Note: The results in the graphs above show the values in Decimals. The first graph shows the values I thought had potential and the second one is the graph showing the values I liked the most/had good FPS performance in the first round.

An important note to make here is that depending on how you use your PC a certain value might feel and produce worse/better results.

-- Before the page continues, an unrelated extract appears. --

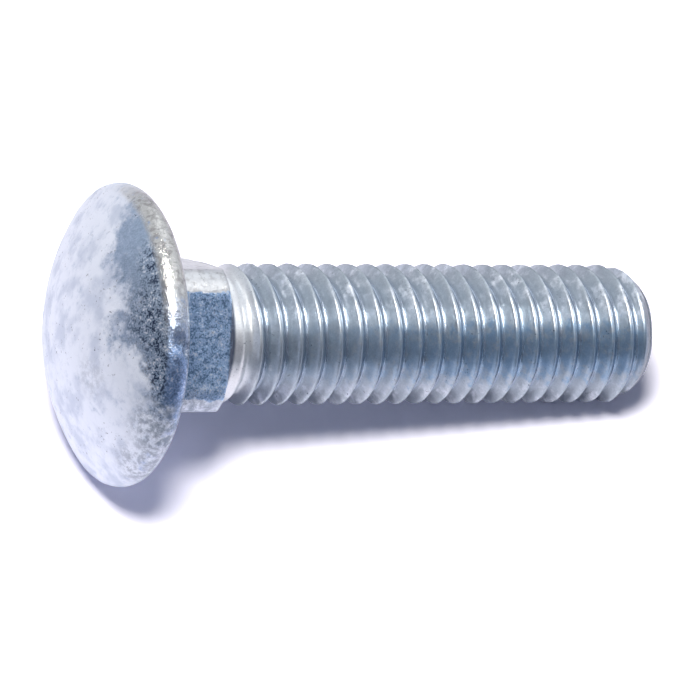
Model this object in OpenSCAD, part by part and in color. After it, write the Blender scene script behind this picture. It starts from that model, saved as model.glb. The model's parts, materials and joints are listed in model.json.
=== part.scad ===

A simple example is that if you go full input prioritization with something like 40 Decimal/26 Decimal depending on how many background applications/processes you have the value will produce different results.

If you only have the game open the 40/26 Decimal value will make your inputs feel quite snappy and produce decent FPS, while if you game with a bunch of browser tabs open and other applications too much of your CPU time will be spent on the background tasks leading to a worse input and FPS.

Conclusion

The values that seem good in theory might not match your actual PC usage and machine capabilities therefore the only reasonable way to find a value that suits your needs is to test the values you are interested in repeatedly.

It is important to define your goals (FPS or better inputs) and identify the optimal value for both FPS and input feeling for your specific use case – using some random value you found on the internet without understanding what it does is more than likely to cause degraded performance.